Because the brand name of "50 Lan" had already been registered by mainland China, in 2010, the Taipei regional agent of 50 Lan, Shengen Tea Co., established a new brand,"ALittle Tea" in Shanghai. In 2011, Shengen Catering Management (Shanghai) Co., was officially founded. In February, 2012, the first store is opened in Shanghai.

Starting in 2015, ALittle Tea rapidly expanded its stores across more than 40 cities in China. In 2019, it opened 891 new stores. In 2020, 783 new stores, and in 2021, 525 new stores. The brand has also expanded internationally in several countries including United States, South Korea, and Japan.

As of February, 2021, ALittle Tea had over 4,000 stores in China. As of November, 2023, the number of ALittle Tea stores had decreased to 3,018 over 26 provinces across China. Based on this data, in just over two years, ALittle Tea has closed nearly 1,000 stores representing a decline of approximately 25%.

==Charitable Donations==
ALittle Tea has partnered with a charity to support young students in their education. The company's donations have helped support the renovation of 210 houses owned by poor families in rural communities to encourage their children, and especially daughters, to continue pursuing education. Ninety percent of ALittle Tea’s customers are women, in part because ALittle Tea advertises these donations that go towards supporting rural girls' education. These renovations have included fixing leaking roofs and removing piles of clutter. While many of the donations go towards the families of young girls, the charity helps children of all genders. In February of 2026, a young boy was donated a desk and educational books by the charity. It was also announced that volunteers had gifted the young boy comic books after learning the boy wanted them.

== Controversy ==

=== Kitchen Cleanliness Standards and Response ===
ALittle Tea has experienced some controversy over the cleanliness of their kitchens and how they have responded to customers’ complaints. For example, in 2020, a woman in Ningbo, Zhejiang, found a hair in a drink purchased from ALittle Tea. When the customer returned to the store to ask for a refund, she reported being treated dismissively by employees and was unable to come to an agreement with the store manager about a refund. The store owner then called the police on the customer on the grounds that she was disrupting business.
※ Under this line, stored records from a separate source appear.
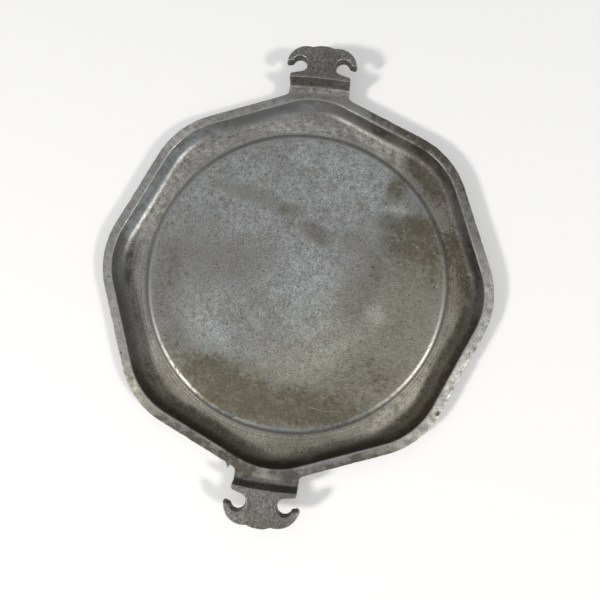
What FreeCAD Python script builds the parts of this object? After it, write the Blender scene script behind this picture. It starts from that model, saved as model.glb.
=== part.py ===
"""Eight-sided cast griddle with a hook-ended lug handle at two opposite corners.

Millimetres, +Z up. The handles lie along Y and the underside rests on Z = 0.
"""
import FreeCAD, Part
import math
import os

# Pan, seen from above: the opening is measured at the ground rim
SIDES = 8
across_flats = 309.0
corner_radius = 67.3
rim_width = 8.6
cooking_disc_diameter = 263.8

# Pan, in section
rim_height = 18.4
rim_thickness = 4.5
wall_thickness = 4.4
wall_draft_deg = 12.0
disc_drop = 11.8
gutter_depth = 2.7
disc_bevel_width = 2.8
base_corner_inset = 14.7
base_step = 0.6
base_bevel_width = 0.6
gutter_radius = 10.0
underside_radius = 12.0
disc_edge_radius = 1.6
under_rim_bevel = 1.6
opening_edge_break = 0.4

# Broken upper edge of the sand-cast outline, alike on rim and handles
cast_edge_break = 0.6

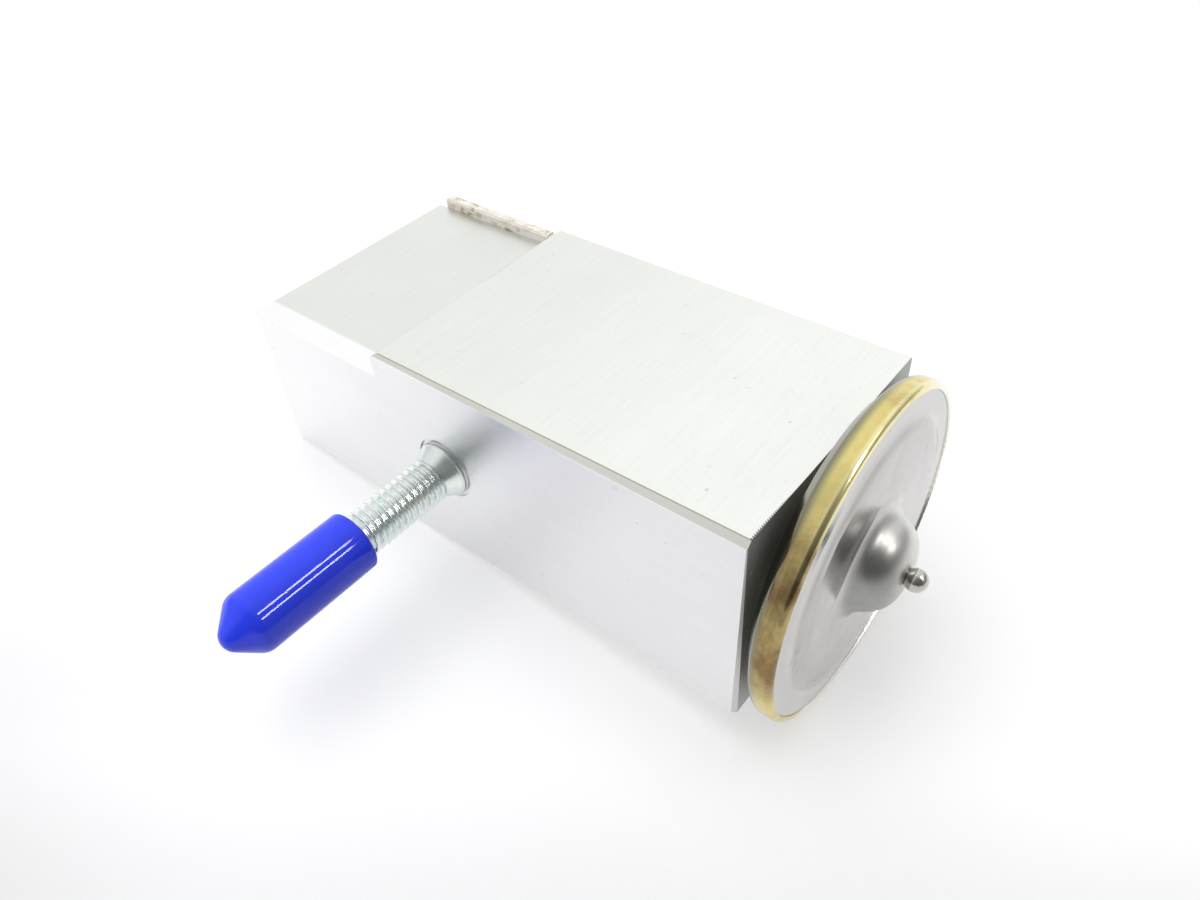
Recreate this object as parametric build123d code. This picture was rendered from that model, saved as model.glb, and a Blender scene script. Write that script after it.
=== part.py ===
from build123d import *
import math
import os

# Block-type thermostatic expansion valve for a vehicle air conditioner. All lengths are in millimetres.
#
# Origin: the mouth of the clamp screw hole, on the port face under the block.
# +X runs along the valve axis towards the power head, +Z from the port face to the top face,
# and the mounting stud leaves the front face along -Y.

os.makedirs("parts", exist_ok=True)

# ---- fits ----
running_gap = 0.05  # radial, between pieces that slide or turn in each other
seat_gap = 0.02  # radial, between pieces that stay put
overcut_length = 1.0  # how far a cutting tool runs past a face

# ---- block: an extruded bar, stepped down at its far end on both faces ----
block_width = 36.0
block_height = 29.7
clamp_to_head_face = 42.0
step_from_head = 54.5
tongue_length = 24.7
top_step = 3.5
bottom_step = 3.0
step_root_radius = 1.2
step_edge_radius = 1.5  # the rounded upper edge of the top step
bevel_width_at_step = 0.38
bevel_width_at_head = 0.7
corner_bevel_width_top = 0.08
corner_bevel_width_bottom = 0.55
edge_break_width = 0.35

# ---- ports: the suction pair near the head, the liquid pair beside the needle ----
suction_from_head = 20.0
suction_socket_radius = 9.0
suction_passage_radius = 7.5
suction_inlet_depth = 7.5
suction_outlet_depth = 7.0
evaporator_feed_from_suction = 27.5
feed_socket_radius = 6.5
feed_socket_depth = 8.5
feed_passage_radius = 3.5
liquid_inlet_from_suction = 42.0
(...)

Afterwards, the customer posted to social media about the issue, and was contacted by authorities informing her that ALittle Tea headquarters intended to sue her for her allegations against the company, and they claimed that the hair had not come from their kitchen.

=== Issues with Counterfiting ===
There was a counterfeit brand named Yaoyi ALittle Tea, which became popular around 2019. The logo and design of Yaoyi ALittle Tea are almost the same as ALittle Tea. The only difference is that “Yaoyi” Chinese characters use gray color, which is very weak in the background logo, and the font size is very small, which is hard for customers to distinguish such a small difference. One of the Yaoyi ALittle Tea managers said they knew Yaoyi ALittle Tea was a counterfeit of ALittle Tea, but becoming an authorized dealer of an official ALittle Tea is too difficult since it is much more expensive to franchise, includes tedious background checks, and requires a lot of paperwork. The parent company of Yaoyi ALittle Tea said that if there was any dispute with ALittle Tea, they would handle it. So some of the managers were satisfied with the solutions and thought they could also make good business as long as they put effort into it.

ALittle Tea finally noticed this unfair competition and sued Yaoyi ALittle Tea later. In 2021, Shenzhen Futian District People’s Court announced that ALittle Tea successfully protected its rights and required Yaoyi ALittle Tea to pay 1 million Chinese yuan to ALittle Tea.

Since legal awareness continues to be improved nowadays, ALittle Tea has become more successful in protecting its legitimate rights in recent years.